Zixing Zhang, Zhongren Dong, Weixiang Xu et al.

With the increasing implementation of machine learning models on edge or Internet-of-Things (IoT) devices, deploying advanced models on resource-constrained IoT devices remains challenging. Transformer models, a currently dominant neural architecture, have achieved great success in broad domains but their complexity hinders its deployment on IoT devices with limited computation capability and storage size. Although many model compression approaches have been explored, they often suffer from notorious performance degradation. To address this issue, we introduce a new method, namely Transformer Re-parameterization, to boost the performance of lightweight Transformer models. It consists of two processes: the High-Rank Factorization (HRF) process in the training stage and the deHigh-Rank Factorization (deHRF) process in the inference stage.

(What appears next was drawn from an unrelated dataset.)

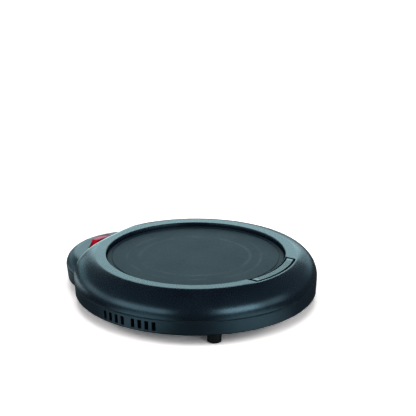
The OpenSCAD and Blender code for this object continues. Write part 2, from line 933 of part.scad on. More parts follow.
// Thin dish that keeps the heat off the floor
module heat_shield() {
    color("#c4c8ca") centred()
        difference() {
            union() {
                translate([0, 0, shield_z])
                    cylinder(h = shield_t, r = shield_r);
                translate([0, 0, shield_z])
                    difference() {
                        cylinder(h = shield_rim_h, r = shield_r);
                        translate([0, 0, -over])
                            cylinder(h = shield_rim_h + 2 * over, r = shield_r - shield_t);
                    }
            }
            for (x = [-shield_post_xy, shield_post_xy], y = [-shield_post_xy, shield_post_xy])
                translate([x, y, shield_z - over])
                    cylinder(h = shield_t + 2 * over, r = shield_stake_r + seat);
        }
}

// Places a child on the rocker's pivot at its tilt
module at_pivot() {
    translate([0, rocker_y, pivot_z])
        rotate([0, rocker_tilt, 0])
            children();
}

// Side outline of the rocker about its pivot, drawn in by inset
module rocker_outline(inset) {
    end_x = rocker_l / 2 - inset;
    top_x = rocker_l / 3 - inset / 2;
    intersection() {
        circle(rocker_end_r - inset);
        translate([0, rocker_crown_h - rocker_crown_r])
            circle(rocker_crown_r - inset, $fn = 180);
        polygon([
            [-end_x, -1.8 - inset], [end_x, -1.8 - inset], [end_x, 3.5], [top_x, rocker_crown_h - inset],
            [-top_x, rocker_crown_h - inset], [-end_x, 3.5]
        ]);
    }
}

// Bar with the rocker's outline, as deep as width
module rocker_bar(inset, width) {
    translate([0, width / 2, 0])
        rotate([90, 0, 0])
            linear_extrude(width)
                rocker_outline(inset);
}

module switch_rocker() {
    pin_l = rocker_gap + case_t - 0.3;
    color("#b3122a") centred()
        at_pivot()
            difference() {
                union() {
                    difference() {
                        rocker_bar(0, rocker_w);
                        rocker_bar(rocker_wall, rocker_w - 2 * rocker_wall);
                    }
                    translate([0, 0, -1.6])
                        cylinder(h = rocker_crown_h + 1, r = plunger_r + 1);
                    rod_y(-rocker_w / 2 - pin_l, rocker_w + 2 * pin_l, pin_r);
                }
                translate([0, 0, -over - 2])
                    cylinder(h = 7.6 + over, r = plunger_r + seat);
            }
}

module switch_plunger() {
    color("#d8d4c8") centred()
        at_pivot() {
            translate([0, 0, plunger_r - plunger_reach])
                cylinder(h = plunger_reach - plunger_r + 1.2, r = plunger_r);
            translate([0, 0, plunger_r - plunger_reach])
                sphere(plunger_r);
        }
}

// Coil spring between the plunger and the roof of its bore
module plunger_spring() {
    turns = 5;
    steps = 12;
    low = 1.4;
    high = 4.2;
    coil_r = plunger_r - 0.25;
    path = [
        for (i = [0:turns * steps])
            [
                coil_r * cos(i * 360 / steps), coil_r * sin(i * 360 / steps),
                low + (high - low) * i / (turns * steps)
            ]
    ];
    color("#b9bdbf") centred()
        at_pivot()
            swept_tube(path, 0.14, 6);
}

module switch_case() {
    out_x = case_in_x + case_t;
    out_y = case_in_y + case_t;
    color("#20201f") centred()
        translate([0, rocker_y, 0])
            difference() {
                union() {
                    translate([-out_x, -out_y, case_z])
                        cube([2 * out_x, 2 * out_y, case_top_z - case_z]);
                    for (x = [-ear_x, ear_x])
                        translate([x, 0, ear_z])
                            cylinder(h = ear_top_z - ear_z, r = ear_r);
                    translate([-ear_x, -ear_r, ear_z])
                        cube([2 * ear_x, 2 * ear_r, ear_top_z - ear_z]);
                }
                difference() {
                    translate([-case_in_x, -case_in_y, case_floor_z])
                        cube([2 * case_in_x, 2 * case_in_y, far / 10]);
                    lamp_brackets();
                }
                for (x = [-ear_x, ear_x])
                    translate([x, 0, ear_z - over])
                        cylinder(h = 6, r = 1.3);
                translate([0, 0, pivot_z])
                    rod_y(-out_y - over, 2 * out_y + 2 * over, pin_r + pin_clearance);
                for (x = [-blade_pitch, 0, blade_pitch])
                    translate([x - blade_w / 2 - seat, -out_y - over, case_floor_z - 0.001])
                        cube([blade_w + 2 * seat, case_t + 2 * over, blade_t + seat]);
            }
}

// Ledges on the case's side walls that carry the lamp and its resistor
module lamp_brackets() {
    for (x = [-lamp_x, lamp_x], y = [-case_in_y - 1, case_in_y - 2.5])
        translate([x - 1, y, bracket_top_z - bracket_h])
            cube([2, 3.5, bracket_h]);
}

// Rocking contact strip with a groove that sits over the knife edge
module contact_lever() {
    half = lever_half_l;
    color("#c77a4a") centred()
        translate([0, rocker_y, knife_z])
            rotate([0, -lever_tilt, 0])
                translate([0, lever_w / 2, lever_z - knife_z])
                    rotate([90, 0, 0])
                        linear_extrude(lever_w)
                            polygon([
                                [-half, 0], [-0.8, 0], [0, 0.4], [0.8, 0], [half, 0], [half, lever_t],
                                [0.5, lever_t], [0, lever_t + 0.1], [-0.5, lever_t], [-half, lever_t]
                            ]);
}

// Three blades: the middle one carries the knife edge, the outer ones a rivet
module switch_terminals() {
    color("#c9b27c") centred()
        for (n = [-1, 0, 1])
            translate([n * blade_pitch, 0, case_floor_z]) {
                translate([-blade_w / 2, blade_y, 0])
                    cube([blade_w, rocker_y + 2.6 - blade_y, blade_t]);
                if (n == 0)
                    knife_edge();
                if (n < 0)
                    translate([-n * (blade_pitch - lever_half_l + 0.9), rocker_y, blade_t - 0.3])
                        cylinder(h = 0.3 + rivet_h, r = 1, $fn = 32);
            }
}

module knife_edge() {
    tip = knife_z - case_floor_z;
    translate([0, rocker_y + 1.2, 0])
        rotate([90, 0, 0])
            linear_extrude(2.4)
                polygon([[-0.9, blade_t - 0.2], [0.9, blade_t - 0.2], [0, tip]]);
}

module switch_lamp() {
    color("#f0a070") centred()
        translate([lamp_x, rocker_y, bracket_top_z + lamp_r + seat]) {
            rod_y(-2.6, 5.2 - lamp_r, lamp_r);
            translate([0, 2.6 - lamp_r, 0])
                sphere(lamp_r);
        }
}

module lamp_resistor() {
    color("#c8b088") centred()
        translate([-lamp_x, rocker_y, bracket_top_z + resistor_r + seat])
            rod_y(-2.7, 5.4, resistor_r);
}

module switch_screws() {
    color("#c9cccd") centred()
        for (x = [-ear_x, ear_x])
            translate([x, rocker_y, ear_z])
                screw_up(2.1, 1.5, 0.95, case_top_z - ear_z - 0.4);
}

// Rubber bush with a lip on each side of the wall
module cord_bush() {
    color("#15191c") centred()
        translate([0, 0, cord_z])
            difference() {
                union() {
                    rod_y(bush_face_y - bush_seat_t - over / 2, bush_seat_t + over, bush_neck_r);
                    rod_y(bush_face_y, bush_lip_t, bush_lip_r);
                    rod_y(bush_face_y - bush_seat_t - bush_lip_t, bush_lip_t, bush_lip_r);
                }
                rod_y(bush_face_y - 10, 20, cord_r);
            }
}

// Bar with an arch that would hold the cord down
module cord_clamp() {
    half = clamp_post_x + clamp_post_r;
    color("#2a2f33") centred()
        translate([0, clamp_y + clamp_w / 2, cord_z])
            difference() {
                rotate([90, 0, 0])
                    linear_extrude(clamp_w)
                        difference() {
                            union() {
                                translate([-half, 0])
                                    square([2 * half, clamp_bar_t]);
                                circle(clamp_arch_r);
                            }
                            circle(cord_r + seat);
                            translate([-far / 2, -far])
                                square(far);
                        }
                for (x = [-clamp_post_x, clamp_post_x])
                    translate([x, -clamp_w / 2, -over])
                        cylinder(h = 4, r = 1.2);
            }
}

module cord_clamp_screws() {
    color("#c9cccd") centred()
        for (x = [-clamp_post_x, clamp_post_x])
            translate([x, clamp_y, cord_z + clamp_bar_t])
                mirror([0, 0, 1])
                    screw_up(2.1, 1.5, 0.95, clamp_bar_t + cord_z - floor_z - 0.3);
}

// Closed-end crimp caps that join the leads to the cord's conductors
module splice_caps() {
    color("#c9c3a8") centred()
        for (x = [-splice_x, splice_x])
            translate([x, 0, splice_z]) {
                rod_y(splice_y, splice_l - splice_r, splice_r);
                translate([0, splice_y + splice_l - splice_r, 0])
                    sphere(splice_r);
            }
}

// Insulated receptacle at a blade's end, pushed on towards +Y
module push_on_sleeve() {
    difference() {
        translate([-sleeve_w / 2, -sleeve_tail, -sleeve_t / 2])
            cube([sleeve_w, sleeve_tail + sleeve_on, sleeve_t]);
        translate([-blade_w / 2 - seat, -seat, -blade_t / 2 - seat])
            cube([blade_w + 2 * seat, sleeve_on + over, blade_t + 2 * seat]);
        rod_y(-sleeve_tail - over, sleeve_tail + over + seat, lead_r + seat);
    }
}

module push_on_sleeves() {
    color("#a8322c") centred() {
        for (x = [-blade_pitch, 0, blade_pitch])
            translate([x, blade_y, blade_mid_z])
                push_on_sleeve();
        for (x = [-stat_blade_x, stat_blade_x])
            translate([stat_x + x, stat_y + stat_blade_y, stat_blade_z])
                rotate(180)
                    push_on_sleeve();
    }
}

// Crimped tube that joins a wire on its far side to a lead, open towards -Y
module crimp_barrel() {
    difference() {
        rod_y(-barrel_l / 2, barrel_l, barrel_r);
        rod_y(-barrel_l / 2 - over, barrel_l / 2 + over, lead_r + seat);
        rod_y(-over, barrel_l + over, 0.6);
    }
}

module crimp_barrels() {
    color("#c4c8ca") centred() {
        for (x = [0, tab_x])
            translate([x, tab_y - track_t - barrel_l / 2, tab_mid_z])
                crimp_barrel();
        translate([fuse_x, fuse_y - fuse_wire_y + 0.1, fuse_z])
            crimp_barrel();
        translate([fuse_x, fuse_y + fuse_wire_y - 0.1, fuse_z])
            rotate(180)
                crimp_barrel();
    }
}

// One round of corner cutting on an open route
function cut_corners(p) = [
    p[0],
    for (i = [0:len(p) - 2]) each [0.75 * p[i] + 0.25 * p[i + 1], 0.25 * p[i] + 0.75 * p[i + 1]],
    p[len(p) - 1]
];
function unit(v) = v / norm(v);
function route_step(p, i) = p[min(i + 1, len(p) - 1)] - p[max(i - 1, 0)];
function sideways(t) = unit(cross(t, [0, 0, 1]));
function tube_ring(p, t, r, sides) = [
    for (k = [0:sides - 1])
        p + r * (cos(k * 360 / sides) * sideways(t) + sin(k * 360 / sides) * cross(sideways(t), unit(t)))
];

// Closed tube along a path that never runs straight up
module swept_tube(path, r, sides) {
    last = len(path) - 1;
    points = [for (i = [0:last]) each tube_ring(path[i], route_step(path, i), r, sides)];
    walls = [
        for (i = [0:last - 1], k = [0:sides - 1])
            let (a = i * sides + k, b = i * sides + (k + 1) % sides)
                [a, b, b + sides, a + sides]
    ];
    start_cap = [for (k = [0:sides - 1]) sides - 1 - k];
    end_cap = [for (k = [0:sides - 1]) last * sides + k];
    polyhedron(points, concat(walls, [start_cap, end_cap]));
}

// Insulated lead along a route of hand-chosen points
module lead(route) {
    swept_tube(cut_corners(cut_corners(route)), lead_r, 8);
}

module feed_lead() {
    color("#20242a") centred()
        lead(FEED_ROUTE);
}

module lamp_lead() {
    color("#d9d9d4") centred()
        lead(LAMP_ROUTE);
}

module thermostat_lead() {
    color("#20242a") centred()
        lead(THERMOSTAT_ROUTE);
}

module element_lead() {
    color("#20242a") centred()
        lead(ELEMENT_ROUTE);
}

module fuse_lead() {
    color("#d9d9d4") centred()
        lead(FUSE_ROUTE);
}

module neutral_lead() {
    color("#d9d9d4") centred()
        lead(NEUTRAL_ROUTE);
}

module case_screws() {
    color("#c9cccd") centred()
        at_case_screws()
            translate([0, 0, screw_head_z + screw_head_t])
                screw_up(screw_head_r, screw_head_t, screw_r, screw_tip_z - screw_head_z - screw_head_t);
}

// Rubber foot: a stud under the floor, a stem through it and a barb above
module foot(x, y) {
    color("#14181b") centred()
        translate([x, y, 0])
            rotate_extrude()
                polygon([
                    [0, 0], [foot_r - 0.5, 0], [foot_r, 0.5], [foot_r, underside_z],
                    [foot_stem_r, underside_z], [foot_stem_r, floor_z], [foot_barb_r, floor_z],
                    [foot_barb_r - 1.1, floor_z + foot_barb_h], [0, floor_z + foot_barb_h]
                ]);
}

module front_left_foot() {
    foot(-front_foot_x, -front_foot_y);
}

module front_right_foot() {
    foot(front_foot_x, -front_foot_y);
}

module rear_left_foot() {
    foot(-rear_foot_x, rear_foot_y);
}

module rear_right_foot() {
    foot(rear_foot_x, rear_foot_y);
}

top_housing();
base_housing();
front_inlay();
hot_plate();
plate_seal();
upper_mica_sheet();
heating_track();
lower_mica_sheet();
insulation_pad();
clamp_plate();
clamp_washers();
clamp_nuts();
thermostat_case();
thermostat_cap();
thermostat_terminals();
thermostat_screws();
thermal_fuse();
fuse_clip();
fuse_screw();
heat_shield();
switch_rocker();
switch_plunger();
plunger_spring();
switch_case();
contact_lever();
switch_terminals();
switch_lamp();
lamp_resistor();
switch_screws();
cord_bush();
cord_clamp();
cord_clamp_screws();
splice_caps();
push_on_sleeves();
crimp_barrels();
feed_lead();
lamp_lead();
thermostat_lead();
element_lead();
fuse_lead();
neutral_lead();
case_screws();
front_left_foot();
front_right_foot();
rear_left_foot();
rear_right_foot();
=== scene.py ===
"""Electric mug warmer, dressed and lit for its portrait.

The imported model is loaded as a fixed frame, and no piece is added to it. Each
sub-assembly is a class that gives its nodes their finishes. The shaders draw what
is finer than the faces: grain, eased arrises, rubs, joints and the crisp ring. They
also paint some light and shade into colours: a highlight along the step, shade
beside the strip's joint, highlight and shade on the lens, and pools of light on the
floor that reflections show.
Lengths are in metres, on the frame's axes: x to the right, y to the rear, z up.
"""
import logging
import math
from abc import ABC, abstractmethod
from dataclasses import dataclass
from enum import Enum
from functools import cache

import bpy
import numpy as np
from mathutils import Euler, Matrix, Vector

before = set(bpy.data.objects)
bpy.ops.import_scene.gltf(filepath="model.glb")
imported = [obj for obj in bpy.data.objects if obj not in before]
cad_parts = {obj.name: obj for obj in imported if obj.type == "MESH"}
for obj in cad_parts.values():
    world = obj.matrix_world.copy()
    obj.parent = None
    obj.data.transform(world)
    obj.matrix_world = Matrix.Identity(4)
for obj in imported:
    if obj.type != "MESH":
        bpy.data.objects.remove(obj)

LOG = logging.getLogger("mug_warmer")
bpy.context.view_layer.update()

Colour = tuple[float, float, float]
Point = tuple[float, float, float]
Span = tuple[float, float]

UP = Vector((0.0, 0.0, 1.0))
AXIS_Y = -0.0061  # y of the plate's upright axis
JOINT_AND_SHADE_DARK = (0.002, 0.004, 0.005, 1.0)  # colour of the open joint and of the painted shade on the faces beside it


def linear(code: str) -> Colour:
    """Turn a display colour into the linear light that shaders work in.

    Args:
        code: six hexadecimal digits, red first.

    Returns:
        Linear red, green and blue.
    """
    parts = np.array([int(code[i:i + 2], 16) for i in (0, 2, 4)]) / 255.0
    light = np.where(parts <= 0.04045, parts / 12.92, ((parts + 0.055) / 1.055) ** 2.4)
    return tuple(float(v) for v in light)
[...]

In the former process, we insert an additional linear layer before the Feed-Forward Network (FFN) of the lightweight Transformer. It is supposed that the inserted HRF layers can enhance the model learning capability. In the later process, the auxiliary HRF layer will be merged together with the following FFN layer into one linear layer and thus recover the original structure of the lightweight model. To examine the effectiveness of the proposed method, we evaluate it on three widely used Transformer variants, i.e., ConvTransformer, Conformer, and SpeechFormer networks, in the application of speech emotion recognition on the IEMOCAP, M3ED and DAIC-WOZ datasets. Experimental results show that our proposed method consistently improves the performance of lightweight Transformers, even making them comparable to large models. The proposed re-parameterization approach enables advanced Transformer models to be deployed on resource-constrained IoT devices.